Soon, hundreds of police officers were hunting for Mr. Gelman, over a 28-hour period that ended with his capture Saturday morning in Times Square. Throughout the day and into the next morning, the notices kept coming, dozens of them, sent out during a stretch in which police said Mr. Gelman left behind a string of killings, assaults and carjackings, until his arrest after stabbing another victim on a subway train.
The paging service sent a notice out at 4:43 p.m. that “1 doa reported” and “a 2nd victim was transported, likely to die.” This would seem to refer to Mr. Gelman’s actions at the house of his former girlfriend, Yelena Bulchenko, 20, on East 24th Street in Sheepshead Bay, Brooklyn. Police said he went there in the late morning and stabbed and killed her mother, Anna Bulchenko. He waited until Yelena Bulchenko returned home at 4:15 p.m. and then stabbed her to death.
At 4:34 p.m., another alert went out with the notice that, at the same location “A ‘95 bonneville fled the scene” and the Police Department’s Aviation Unit was called in for a “perp search.”
Robert Gessman and Israel Goldstein, who run the pager service, said they had roughly a dozen staffers, in all, monitoring the airways, at various times, for news of Mr. Gelman, listening to transmissions among police, ambulance and transit personnel.
“This seemed to be one of the more prominent cases we’ve ever had,” Mr. Gessman said. “I don’t know if we’ve had something like this before, where you’ve had that many broadcasts on a single suspect. For one thing, the police were focused on apprehending him because he was so dangerous.”
At 5:21 p.m., a notice went out regarding the two men that Mr. Gelman stabbed after the attack on the women, according to police.
The notice said that a man – “the same perp who stabbed and killed his stepfather on E. 27th st in Brooklyn earlier this A.M.” – “carjacked an auto and also stabbed that victim.”
The notice reported “1 doa” at Avenue U and East 24th Street, and also a “2nd stabbing victim was transported, likely to die.”
A notice that went out at 6:33 p.m. referred to a location on Avenue R, that “Perp possibly seen in the area, requesting a grid search setup at this time,” with the police canine unit and aviation unit.
A 6:56 p.m. search mentions there is “Still an active perp search at Ave R and East 17 St.

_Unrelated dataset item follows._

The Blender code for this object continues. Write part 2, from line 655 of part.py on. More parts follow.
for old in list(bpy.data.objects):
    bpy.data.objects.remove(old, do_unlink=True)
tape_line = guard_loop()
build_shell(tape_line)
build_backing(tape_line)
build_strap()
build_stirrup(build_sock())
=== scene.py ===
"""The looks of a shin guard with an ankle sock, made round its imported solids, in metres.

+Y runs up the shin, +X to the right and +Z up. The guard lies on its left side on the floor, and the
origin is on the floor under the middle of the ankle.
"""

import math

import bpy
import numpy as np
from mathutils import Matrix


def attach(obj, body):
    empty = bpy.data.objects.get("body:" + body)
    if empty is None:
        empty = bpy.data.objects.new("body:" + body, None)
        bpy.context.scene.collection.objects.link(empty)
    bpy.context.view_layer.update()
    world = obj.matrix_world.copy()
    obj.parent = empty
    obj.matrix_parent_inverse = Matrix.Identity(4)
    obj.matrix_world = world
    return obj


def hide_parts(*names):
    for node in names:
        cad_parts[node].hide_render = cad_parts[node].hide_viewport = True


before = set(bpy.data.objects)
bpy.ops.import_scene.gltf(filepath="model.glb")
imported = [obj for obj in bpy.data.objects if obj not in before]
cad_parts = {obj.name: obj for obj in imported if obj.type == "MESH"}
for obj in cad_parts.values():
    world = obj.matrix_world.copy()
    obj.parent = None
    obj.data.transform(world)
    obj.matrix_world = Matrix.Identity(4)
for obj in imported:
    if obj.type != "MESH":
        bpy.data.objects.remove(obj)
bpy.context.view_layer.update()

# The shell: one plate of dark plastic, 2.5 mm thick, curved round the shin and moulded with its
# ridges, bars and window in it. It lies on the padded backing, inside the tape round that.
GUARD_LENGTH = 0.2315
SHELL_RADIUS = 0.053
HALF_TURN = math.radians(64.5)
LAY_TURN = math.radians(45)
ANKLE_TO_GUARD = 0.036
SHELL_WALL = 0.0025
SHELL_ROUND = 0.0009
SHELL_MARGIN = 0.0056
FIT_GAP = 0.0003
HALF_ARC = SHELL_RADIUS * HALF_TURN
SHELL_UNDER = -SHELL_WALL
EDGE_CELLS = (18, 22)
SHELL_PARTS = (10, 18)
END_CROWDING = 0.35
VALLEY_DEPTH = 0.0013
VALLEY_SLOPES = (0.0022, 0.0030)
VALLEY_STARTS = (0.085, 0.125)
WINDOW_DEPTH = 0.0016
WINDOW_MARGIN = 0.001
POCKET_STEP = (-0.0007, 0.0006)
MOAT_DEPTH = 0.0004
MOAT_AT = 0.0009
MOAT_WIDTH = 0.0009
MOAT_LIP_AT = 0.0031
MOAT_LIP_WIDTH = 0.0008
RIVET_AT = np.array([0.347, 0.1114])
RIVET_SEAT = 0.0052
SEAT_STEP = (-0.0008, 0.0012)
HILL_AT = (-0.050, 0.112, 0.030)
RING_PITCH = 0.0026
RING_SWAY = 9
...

Perp believed to possibly be in the rear yards.”
Throughout the night, a string of notices lay out a series of carjackings and getaway cars taken and abandoned. One of them describes Mr. Gelman as “the perpetrator wanted for the earlier multi-murder/carjacking/pedestrian-striking mayhem.”

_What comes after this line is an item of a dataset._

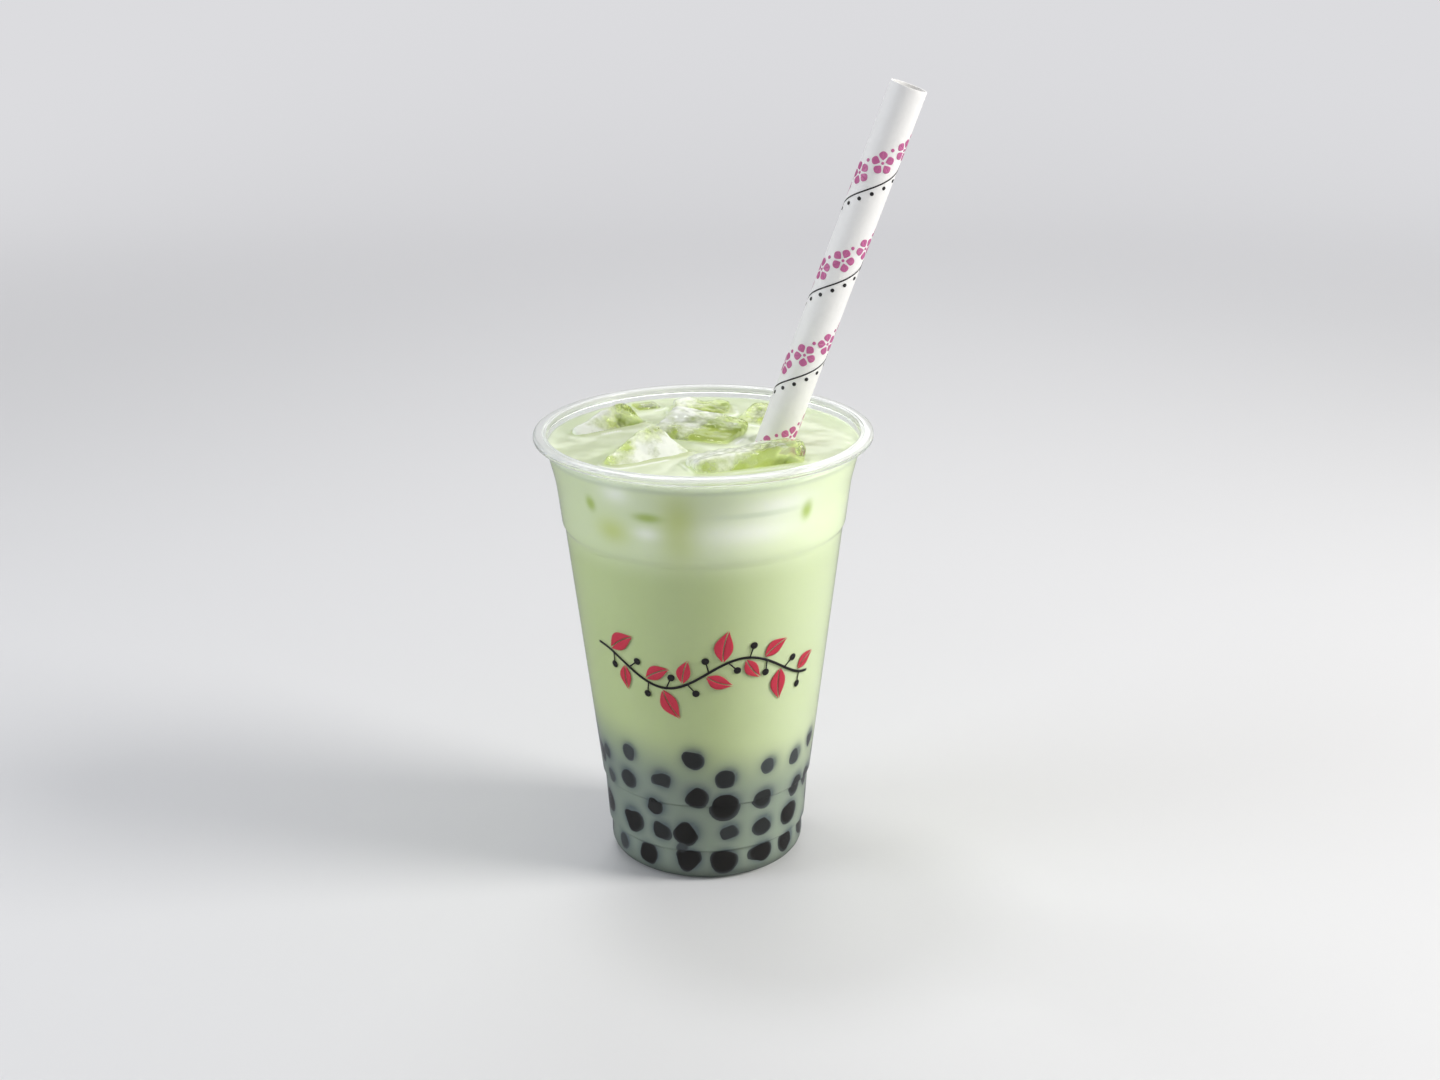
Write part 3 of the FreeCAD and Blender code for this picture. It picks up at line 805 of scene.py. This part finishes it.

A notice from 1:40 a.m. said the “23 year old w/m who is also wanted for a triple homicide yesterday in Brooklyn” is “armed with a handgun.”
A barrage of messages gave updates every few minutes near the time of Mr. Gelman’s capture. Around 8:30 a.m. Saturday, Mr. Gelman, who had been wandering subway tracks for several hours, climbed up from the tracks onto a northbound No. 3 train and stabbed a male passenger as the train pulled out of Pennsylvania Station and rolled north. The train was stopped as it approached the Times Square station.
At 9:08 a.m., an alert went out announcing “1 perp under” — police parlance referring to the arrest of one person. The notice said it was the “possible perp wanted for multiple stabbing.”
A notice from 9:15 a.m. said an ambulance was being called to the scene for a “40 y/o heavy bleeder from the neck,” a reference to the man police say Mr. Gelman had stabbed on the train.
Another alert, from 9:24 a.m., said that the police had “1 perp in custody, train being held as a crime scene.”
At 9:27 a.m., the notice announced that the “perp in custody is gelman maksim wanted for a triple homicide in Brooklyn.”
A final notice at 9:42 a.m. said Mr. Gelman was being taken to the Midtown South precinct house and that a city bus was required to “transport witnesses.”